Composer David Raksin once remarked that “more great scores have saved bad films” than justice or memory can recall. That is what the great composers of Hollywood’s Golden Age were able to do. Miklos Rozsa, Bernard Herrmann, Alfred Newman, Max Steiner, Franz Waxman, Erich Wolfgang Korngold, Dimitri Tiomkin, Hugo Friedhofer, and Victor Young were able to musically translate the visions of the directors they worked with to the highest pinnacle of screen imaginings, in much the same way as Elmer Bernstein, John Barry, Jerry Goldsmith, and John Williams were permitted to contribute in the years that followed. These treasured associations and collaborations became “the stuff that dreams are made of.”

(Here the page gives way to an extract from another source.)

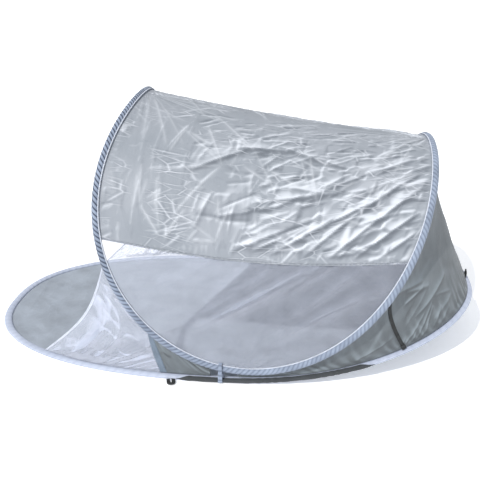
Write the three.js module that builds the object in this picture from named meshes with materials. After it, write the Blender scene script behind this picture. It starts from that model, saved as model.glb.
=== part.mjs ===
// Pop-up beach tent: two sprung steel hoops in fabric sleeves, one round the floor and one round the
// canopy, joined at both sides. The canopy hoop is a saddle with a tall ear at the front and a lower
// one at the rear. A coated roof with mesh windows spans the two ears, a grey wall closes the rear,
// and the front of the floor reaches out of the entrance as a porch.
//
// Millimetres, +Z up. Origin on the ground at the floor's centre. The entrance looks along -Y.
// Everything with y < 0 belongs to the front half and folds over the rear half about the line that
// joins the two side tacks, so each hoop is parted there.
import * as THREE from 'three';

// ---- Driving dimensions ----
const FLOOR_HALF_LENGTH = 982;
const FLOOR_HALF_WIDTH = 565;
const FLOOR_SQUARENESS = 2.4; // exponent of the floor's superellipse, 2 is an ellipse
const FLOOR_REAR_LIFT = 190; // the taut rear wall lifts the floor hoop's rear tip

const FRONT_EAR = { y: -356, z: 953 };
const REAR_EAR = { y: 781, z: 793 };
const TACK_HEIGHT = 60; // canopy hoop's centre where it crosses the floor hoop
const HOOP_SIDE_BULGE = 90;
const HOOP_FRONT_BULGE = 89;
const HOOP_LEAN = 36;
const HOOP_FULLNESS = 17;

const WIRE_RADIUS = 2;
const FERRULE_RADIUS = 3.8;
const FERRULE_BORE = 2.7;
const FERRULE_HALF_ANGLE = 0.03; // about 20 mm of hoop each way
const CANOPY_SLEEVE = { width: 26, height: 26, wall: 1.5 };
const FLOOR_SLEEVE = { width: 32, height: 16, wall: 1.5 };

const CLOTH = 2;
const GAP = 1; // clearance between neighbouring pieces
const RIDGE_SAG = 18;
const RULE_LAG = 0.115; // how far the canopy's rear threads climb towards the ear
const SEAM_SHARE = 0.549; // roof to window seam, as a share of the way from ear to tack
const SEAM_DIP = 0.02;
const WINDOW_END_SHARE = 0.84;

// Places along the hoops, as angles: 0 at the front, PI at the rear, PI / 2 at the side tack.
const WALL_START = { hoop: 1.68, ring: 1.65 };
const SKIRT_END = { hoop: 1.52, ring: 1.54 };
const SKIRT_SEAM = { hoop: 1.286, ring: 1.44 };
const HEM = { hoop: 0.96, ring: 0.84 };
const HEM_DIP = 0.16;
const HEM_WIDTH = 12;
const SEAM_TAPE_WIDTH = 22;

const WALL_SAG = 26; // the taut rear wall is pulled in between its two hoops
const STRAP_SHARE = 0.565; // along the rear wall, from its middle to its end
const STRAP_WIDTH = 14;
const PEG_LOOP = { length: 36, width: 26, hole: 10, thickness: 3 };
const PEG_LOOP_FRONT_ANGLE = 1.456;
const TACK = { width: 22, start: 6, sheet: 2, side: 18 };
const GROUNDSHEET_PART = -30; // just in front of the fold line, so the origin lies on one sheet
const GROUNDSHEET_LYING_SHARE = 0.6; // of the way from the fold line to the edge, before the rear rises

const HOOP_STEPS = 30; // per half hoop
const SMALL = 1e-3;

// ---- Hoop centrelines ----
function hoopPoint(t) {
  const middle = (FRONT_EAR.y + REAR_EAR.y) / 2;
  const reach = (REAR_EAR.y - FRONT_EAR.y) / 2;
  const earMean = (FRONT_EAR.z + REAR_EAR.z) / 2;
  const earDifference = (FRONT_EAR.z - REAR_EAR.z) / 2;
  const c = Math.cos(t);
  const s = Math.sin(t);
  const c3 = Math.cos(3 * t);
  const x = FLOOR_HALF_WIDTH * s + HOOP_SIDE_BULGE * (s + Math.sin(3 * t));
  const y = middle * c * c - reach * c - HOOP_FRONT_BULGE * (c - c3);
  const z = TACK_HEIGHT + (earMean - TACK_HEIGHT) * c * c + earDifference * c
    + HOOP_LEAN * (c - c3) + HOOP_FULLNESS * (1 - Math.cos(4 * t));
  return new THREE.Vector3(x, y, z);
}

function liftAt(y) {
  const share = Math.max(y, 0) / FLOOR_HALF_LENGTH;
  return FLOOR_REAR_LIFT * share * share;
}

function superPower(value) {
  return Math.sign(value) * Math.abs(value) ** (2 / FLOOR_SQUARENESS);
}

function ringPoint(t) {
  const x = FLOOR_HALF_WIDTH * superPower(Math.sin(t));
  const y = -FLOOR_HALF_LENGTH * superPower(Math.cos(t));
  return new THREE.Vector3(x, y, FLOOR_SLEEVE.height / 2 + liftAt(y));
}

// The angle at which a hoop's centreline crosses y, searched between two angles.
function angleAtY(path, y, from, to) {
  let low = from;
  let high = to;
  for (let i = 0; i < 40; i += 1) {
    const middle = (low + high) / 2;
    if (path(middle).y < y) low = middle;
    else high = middle;
  }
  return (low + high) / 2;
}

function evenAngles(from, to, steps) {
  return Array.from({ length: steps + 1 }, (_, i) => from + ((to - from) * i) / steps);
}

// ---- Closed geometry from points and triangles ----
function closedGeometry(points, triangles) {
  const geometry = new THREE.BufferGeometry();
  geometry.setAttribute('position', new THREE.Float32BufferAttribute(points.flatMap((p) => p.toArray()), 3));
  let volume = 0;
  for (const [a, b, c] of triangles) {
    volume += points[a].dot(points[b].clone().cross(points[c]));
  }
  const facingOut = volume > 0 ? triangles : triangles.map(([a, b, c]) => [a, c, b]);
  geometry.setIndex(facingOut.flat());
  geometry.computeVertexNormals();
  return geometry;
}

// Sweeps a flat outline along a path. The outline's first axis points at `inward`.
function sweep(outline, path, angles, inward) {
  const points = [];
  const triangles = [];
  const count = outline.length;
  for (const t of angles) {
    const centre = path(t);
    const along = path(t + SMALL).sub(path(t - SMALL)).normalize();
    const inAxis = inward(centre).sub(centre);
    inAxis.addScaledVector(along, -inAxis.dot(along)).normalize();
    const sideAxis = along.clone().cross(inAxis);
    for (const corner of outline) {
      points.push(centre.clone().addScaledVector(inAxis, corner.x).addScaledVector(sideAxis, corner.y));
    }
  }
  for (let i = 0; i + 1 < angles.length; i += 1) {
    for (let j = 0; j < count; j += 1) {
      const a = i * count + j;
      const b = i * count + ((j + 1) % count);
      triangles.push([a, b, b + count], [a, b + count, a + count]);
    }
  }
  const last = (angles.length - 1) * count;
  for (const [a, b, c] of THREE.ShapeUtils.triangulateShape(outline, [])) {
    triangles.push([a, c, b], [last + a, last + b, last + c]);
  }
  return closedGeometry(points, triangles);
}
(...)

With the coming of Mark McKenzie and his astonishingly passionate, nearly heartbreaking score for THE GREATEST MIRACLE, hope has been reborn…and the promise of beauty fulfilled. Perhaps the Greatest Miracle of all is that the inspired music composed for, and uplifted by, this little animated film has brought to the mainstream a proud, gifted artist in the person of Mark McKenzie. His simple goodness, and artistic integrity hold ample promise for the future of original motion picture music. As the season and year draw to a close, we may celebrate the fruits of creative endeavor once more. The groundwork has been prepared, and the soil planted.

Only the passage of time, artistic purity, and joyous individuality will tell the rest of the story.